TASK TO CARRY OUT = Gather the lines below that include the string "before", copying each in full.

COLLECTED DATA =
━━━━

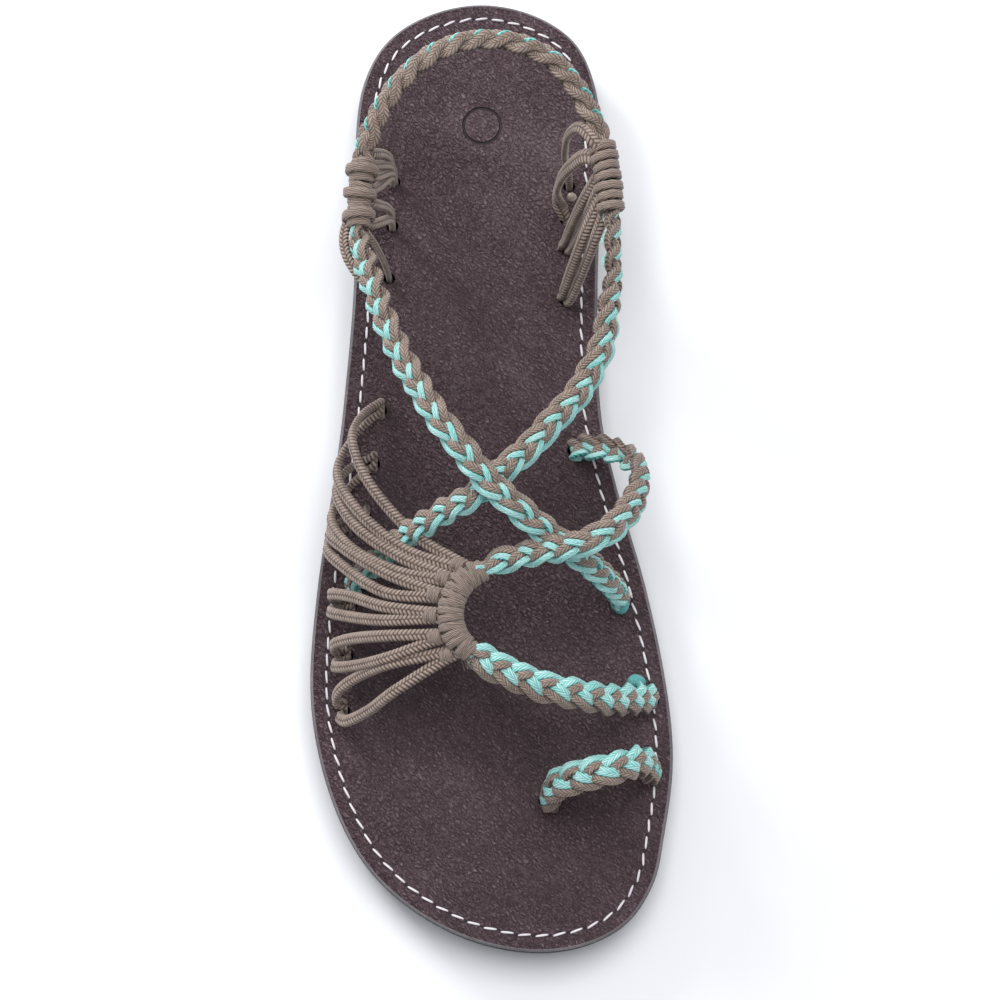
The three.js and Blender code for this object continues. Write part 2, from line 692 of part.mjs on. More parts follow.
// Sole layers, with the tread cut across the heel and the forefoot
const outsoleBlank = soleLayer({
  strips: 1,
  levels: [
    { inset: outsoleLip + outsoleChamfer, share: 0 },
    { inset: outsoleLip, share: 0.3 },
    { inset: outsoleLip, share: 1 },
  ],
  base: (x, y) => underside(y),
  top: (x, y) => outsoleTop(y),
});
const treadZones = [
  { from: 0.05, to: 0.33 },
  { from: 0.58, to: 0.97 },
];
const grooves = treadZones.flatMap(({ from, to }) => {
  const count = Math.floor(((to - from) * soleLength) / grooveGap);
  return Array.from({ length: count + 1 }, (_, i) => {
    const y = (0.5 - from - ((to - from) * i) / count) * soleLength;
    const slope = Math.atan2(underside(y + 1) - underside(y - 1), 2);
    const box = new THREE.BoxGeometry(ballWidth * 1.4, grooveWidth, 2 * treadDepth);
    box.rotateX(slope);
    return box.translate(0, y, underside(y));
  });
});
const outsoleBody = cut(solid(outsoleBlank), grooves);

const midsoleBlank = soleLayer({
  strips: 2,
  levels: [
    { inset: rimOverhang, share: 0 },
    { inset: rimOverhang, share: 0.42 },
    { inset: rimOverhang + sideRibDepth, share: 0.52 },
    { inset: rimOverhang, share: 0.62 },
    { inset: rimOverhang, share: 1 },
  ],
  base: (x, y) => midsoleBase(y),
  top: midsoleTop,
});
const footbedBlank = soleLayer({
  strips: 2,
  levels: [
    { inset: footbedUndercut, share: 0 },
    { inset: 0, share: 0.25 },
    { inset: 0, share: 0.7 },
    { inset: rimRound, share: 1 },
  ],
  base: footbedBase,
  top: footbedTop,
});
const wells = holes.map(({ mouth, radius }) => bore(
  mouth.clone().setZ(mouth.z + overshoot), down, radius, plugDepth + clearance + overshoot,
));

const upperBody = join([
  wrapGeometry, frontGeometry, crossingGeometry, underGeometry, sideLoopGeometry, ...fanGeometries,
]);

const sandal = new THREE.Group();
function addPiece(name, geometry, color, roughness) {
  geometry.computeVertexNormals();
  const material = new THREE.MeshStandardMaterial({ color, roughness, metalness: 0 });
  const mesh = new THREE.Mesh(geometry, material);
  mesh.name = name;
  sandal.add(mesh);
}
addPiece('outsole', toGeometry(outsoleBody), 0x17171a, 0.8);
addPiece('midsole', toGeometry(cut(solid(midsoleBlank), wells)), 0x1d1c20, 0.85);
addPiece('footbed', toGeometry(cut(solid(footbedBlank), wells)), 0x43373c, 0.55);
addPiece('toe_loop', toeLoopGeometry, 0x59bfb4, 0.8);
addPiece('upper', toGeometry(upperBody), 0x76675a, 0.85);
addPiece('heel_strap', heelStrapGeometry, 0x76675a, 0.85);
addPiece('knot_lateral', toGeometry(lateralKnotBody), 0x76675a, 0.85);
addPiece('knot_medial', toGeometry(medialKnotBody), 0x76675a, 0.85);

export default sandal;
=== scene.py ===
import math

import bmesh
import bpy
import numpy as np
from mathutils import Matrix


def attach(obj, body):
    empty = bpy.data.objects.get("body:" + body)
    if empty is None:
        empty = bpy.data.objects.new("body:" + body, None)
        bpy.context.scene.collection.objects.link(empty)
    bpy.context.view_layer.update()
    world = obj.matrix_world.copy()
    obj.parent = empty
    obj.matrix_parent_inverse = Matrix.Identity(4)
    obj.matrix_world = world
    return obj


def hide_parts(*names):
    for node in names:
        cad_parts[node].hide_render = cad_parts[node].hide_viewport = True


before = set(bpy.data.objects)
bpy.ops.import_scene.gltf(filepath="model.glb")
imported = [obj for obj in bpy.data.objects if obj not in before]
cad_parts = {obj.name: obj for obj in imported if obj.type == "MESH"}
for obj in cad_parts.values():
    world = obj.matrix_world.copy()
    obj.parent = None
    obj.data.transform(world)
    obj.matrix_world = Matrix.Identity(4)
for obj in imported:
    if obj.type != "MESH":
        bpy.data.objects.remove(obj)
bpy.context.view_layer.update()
mm = 0.001
fullTurn = 2 * math.pi
dice = np.random.default_rng(11)
print("frame loaded:", sorted(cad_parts))

# The sole, in millimetres: +Y heel, -Y toe, +X big-toe side. Same values as the solids.
sole = {
    "length": 252, "ballWidth": 91.7, "outsoleThickness": 3.2, "midsoleThickness": 6.4,
    "footbedThickness": 2, "toeSpring": 4, "archLift": 1.1, "archSupport": 2, "heelDish": 0.8,
    "gap": 0.3,
}

# along the length, then the lateral and the medial edge as shares of the ball width
outline = [
    (0, -0.029, -0.029), (0.034, -0.282, 0.221), (0.09, -0.37, 0.298), (0.173, -0.392, 0.317),
    (0.311, -0.391, 0.302), (0.445, -0.417, 0.307), (0.524, -0.443, 0.349),
    (0.629, -0.483, 0.43), (0.732, -0.5, 0.485), (0.808, -0.47, 0.5), (0.883, -0.394, 0.473),
    (0.933, -0.295, 0.44), (0.978, -0.12, 0.344), (1, 0.131, 0.131),
]

# along, toe spring, arch, midsole core, heel dish, arch support
spring, arch, core, dish, support = 1, 2, 3, 4, 5  # columns of the profile
profile = [
    (0, 0.12, 0, 1, 0.2, 0), (0.05, 0, 0, 1, 0.8, 0), (0.15, 0, 0, 1, 1, 0),
    (0.3, 0, 0.1, 0.98, 0.6, 0.5), (0.42, 0, 1, 0.86, 0.2, 1), (0.52, 0, 0.7, 0.8, 0.2, 0.7),
    (0.62, 0, 0, 0.72, 0.5, 0.1), (0.74, 0, 0, 0.66, 0.6, 0), (0.86, 0.28, 0, 0.58, 0.4, 0),
    (1, 1, 0, 0.44, 0, 0),
]


def readTable(rows, pick, along):  # a smooth value between the rows of a table
    row = 0
    while row < len(rows) - 2 and along > rows[row + 1][0]:
        row += 1
    before, low, high = rows[max(row - 1, 0)], rows[row], rows[row + 1]
    after = rows[min(row + 2, len(rows) - 1)]
    span = high[0] - low[0]
    share = min(max((along - low[0]) / span, 0), 1)
    slopeLow = span * (high[pick] - before[pick]) / (high[0] - before[0])
    slopeHigh = span * (after[pick] - low[pick]) / (after[0] - low[0])
    square = share * share
    cube = square * share
    return ((2 * cube - 3 * square + 1) * low[pick] + (cube - 2 * square + share) * slopeLow
            + (3 * square - 2 * cube) * high[pick] + (cube - square) * slopeHigh)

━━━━

OUTPUT FOR THIS TASK =
before = set(bpy.data.objects)
imported = [obj for obj in bpy.data.objects if obj not in before]
    before, low, high = rows[max(row - 1, 0)], rows[row], rows[row + 1]
    slopeLow = span * (high[pick] - before[pick]) / (high[0] - before[0])